Most people in Ontario have heard of Project Guardian. Carrie Kohan appeared before the committee and she had many interesting things to share as she has firsthand experience with sexual predators. In her presentation to the standing committee, she said:
Because we all share in this plight, it is our societal responsibility to put children's rights first. It is our duty to focus our efforts not only on the protection of the child, but also to provide, at the very least, the same level of rehabilitation as that provided today to the child rapist while incarcerated.
She went on to say that:
It is our conclusion that our legislation needs to become tough on this crime. Yes, removing the rights to freedom of the convicted pedophile may seem harsh to the vocal minority, but to the emerging majority it is a logical and necessary step. We need penalties worthy of second thought in Canada, or more specifically we need penalties that will cause pedophiles to have second thoughts about child abuse in Canada, because child rape is a most heinous crime and is deserving of the most severe penalties.
She concluded by saying that if a child victim who had experienced this crime had the opportunity to sit before the committee today, she was sure that he or she would agree with her as well.
The Canadian Conference of the Arts also submitted a brief to the standing committee. Its concern was in relation to the elimination of the artistic merit defence and that it would create confusion and punish artists. It stated in its presentation:
The CCA opposes the elimination of the artistic merit defence in s.163.1. Eight years after s.163.1 was inserted in the Criminal Code, the Supreme Court in Sharpe gave an extensive definition of the artistic merit defence. The CCA was greatly relieved by this development because the definition is broad enough to ensure that young artists or artists working with novel or transgressive subject matter would not suffer the ignominy of being prosecuted in the criminal courts. Although the Court also went on to carve out two exceptions to the offences of possessing or making child pornography, it did so in order to avoid having to strike down the entire law on the ground that it was an overbroad infringement of the freedom of expression. As a result, the child pornography law has largely been “saved” and is wide enough to capture virtually all situations in which expressive material could lead to harm to children.

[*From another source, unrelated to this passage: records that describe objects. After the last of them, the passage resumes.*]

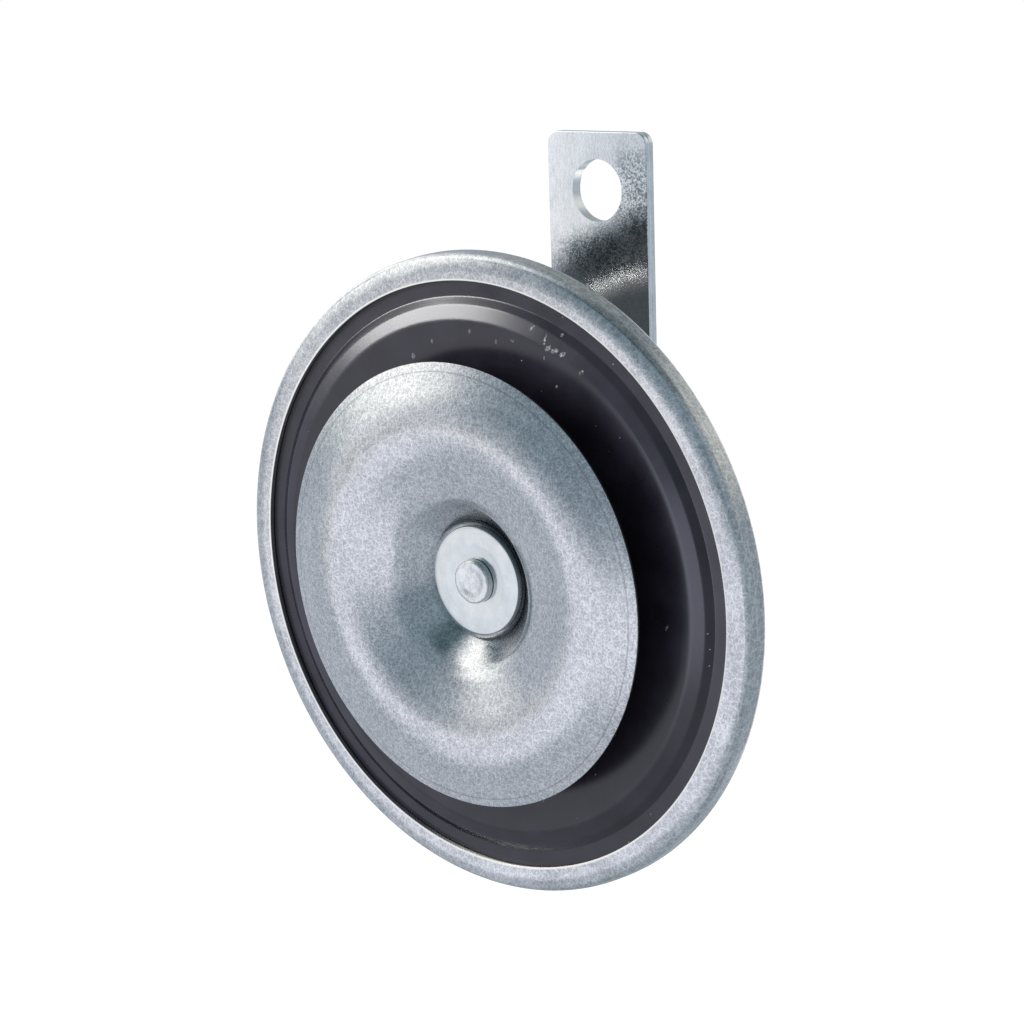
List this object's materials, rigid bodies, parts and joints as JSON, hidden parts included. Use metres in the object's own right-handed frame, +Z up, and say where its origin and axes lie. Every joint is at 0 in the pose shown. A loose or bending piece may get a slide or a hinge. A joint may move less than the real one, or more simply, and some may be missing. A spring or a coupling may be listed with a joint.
{
  "type": "car horn",
  "caption": "Electromagnetic disc horn: drawn steel housing with a crimped rim, dished tone disc, two blade terminals and a two-leaf strap bracket.",
  "frame": {"origin": "centre of the bracket's mounting hole, on the rear face that beds against the car", "axes": "+Y along the mounting hole, rearwards out of the horn; +Z up the bracket, away from the horn; +X to the right seen from the front"},
  "size_m": [0.0919, 0.0483, 0.1058],
  "materials": {
    "galvanised": "galvanised, fine spangle",
    "bright_zinc": "bright zinc plate",
    "bracket_zinc": "zinc plated strip, lightly brushed",
    "black_paint": "satin black paint",
    "gasket_rubber": "matt",
    "soft_iron": "turned",
    "bronze": "rolled",
    "tungsten": "ground",
    "fibre": "matt",
    "bobbin_nylon": "satin",
    "copper_wire": "enamelled",
    "black_moulding": "satin",
    "tinned_brass": "tin plated"
  },
  "bodies": {
    "root": {"crimp_ring": "galvanised", "tone_disc": "galvanised", "front_washer": "bright_zinc", "tone_disc_spacer": "bright_zinc", "backing_washer": "bright_zinc", "diaphragm": "black_paint", "rear_housing": "black_paint", "rim_gasket": "gasket_rubber", "armature": "soft_iron", "core_stud": "soft_iron", "pole_plate": "soft_iron", "coil_bobbin": "bobbin_nylon", "coil_winding": "copper_wire", "pole_plate_rivets": "bright_zinc", "breaker_rivets": "bright_zinc", "breaker_clamp_plate": "bright_zinc", "breaker_insulators": "fibre", "adjusting_pad": "fibre", "terminal_washers": "fibre", "contact_spring": "bronze", "fixed_contact_blade": "bronze", "moving_contact": "tungsten", "fixed_contact": "tungsten", "adjusting_screw": "bright_zinc", "adjusting_lock_nut": "bright_zinc", "terminal_block": "black_moulding", "terminal_blade_left": "tinned_brass", "terminal_blade_right": "tinned_brass", "terminal_rivets": "tinned_brass", "lead_coil_to_terminal": "copper_wire", "lead_coil_to_spring": "copper_wire", "lead_blade_to_terminal": "copper_wire", "bracket_leaf_front": "bracket_zinc", "bracket_leaf_rear": "bracket_zinc", "bracket_lock_washer": "bracket_zinc", "bracket_nut": "bracket_zinc"}
  },
  "joints": []
}
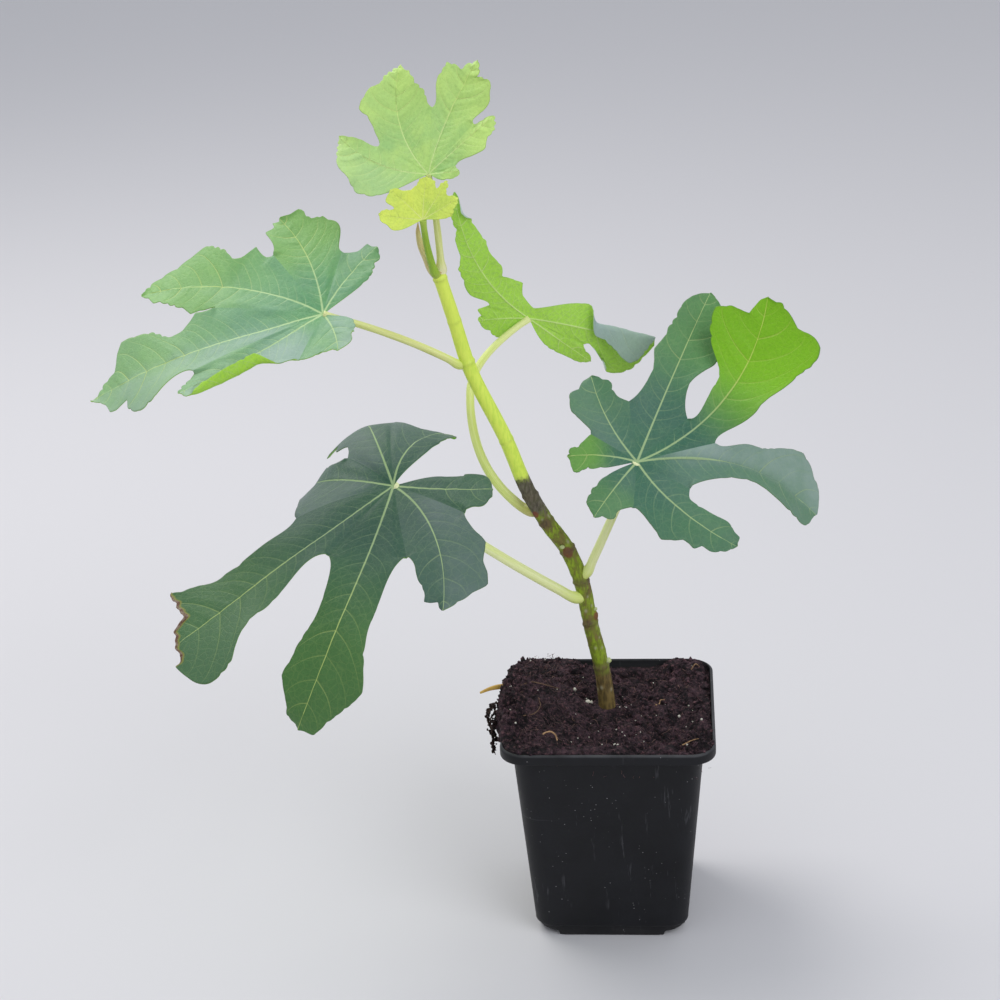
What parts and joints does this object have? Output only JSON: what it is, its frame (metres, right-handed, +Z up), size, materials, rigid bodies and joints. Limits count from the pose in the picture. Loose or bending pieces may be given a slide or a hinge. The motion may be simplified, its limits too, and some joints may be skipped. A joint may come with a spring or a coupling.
{
  "type": "potted fig sapling",
  "caption": "Young fig plant with broad lobed leaves on long stalks, leaning out of a small square black nursery pot filled with dark compost.",
  "frame": {"origin": "centre of the pot's flat underside, where it stands", "axes": "+Z up, -Y toward the front of the picture, +X to the right; the pot's sides are square to X and Y"},
  "size_m": [0.2976, 0.1494, 0.371],
  "materials": {
    "pot": "satin",
    "compost": "matte",
    "trunk": "satin",
    "stalk_left_lower": "satin",
    "stalk_right": "satin",
    "stalk_back_lower": "satin",
    "stalk_back_upper": "satin",
    "stalk_left_upper": "satin",
    "stalk_top": "satin",
    "stalk_young": "satin",
    "leaf_left_lower": "satin",
    "leaf_right": "satin",
    "leaf_left_upper": "satin",
    "leaf_back": "satin",
    "leaf_top": "satin",
    "leaf_young": "satin"
  },
  "bodies": {
    "root": {"pot": "pot", "compost": "compost", "trunk": "trunk", "stalk_left_lower": "stalk_left_lower", "stalk_right": "stalk_right", "stalk_back_lower": "stalk_back_lower", "stalk_back_upper": "stalk_back_upper", "stalk_left_upper": "stalk_left_upper", "stalk_top": "stalk_top", "stalk_young": "stalk_young", "leaf_left_lower": "leaf_left_lower", "leaf_right": "leaf_right", "leaf_left_upper": "leaf_left_upper", "leaf_back": "leaf_back", "leaf_top": "leaf_top", "leaf_young": "leaf_young"}
  },
  "joints": []
}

Let me close by quoting the Writers' Union of Canada. It had great concerns about defences for child pornography. Its summary stated:
We believe that the proposed changes to the child pornography provisions of the Criminal Code set out in Bill C-20 are overbroad and infringe the Canadian Charter of Rights and Freedoms. They will greatly increase the likelihood of the arbitrary exercise of prosecutorial discretion to lay charges against creators of written and visual material falling within a broadened definition of child pornography, particularly without the existing defence of artistic merit. Our greatest concern is that the sole remaining defence of the public good will not be interpreted by courts to encompass a defence of artistic merit or purpose because Parliament has deliberately chosen to remove this defence from the existing legislation. We submit that the proposed changes to the law will lead to increased self-censorship by writers and other artists and cast a chill on expression of ideas.
In closing, Canadians look forward to legislation that will certainly protect the children of this country.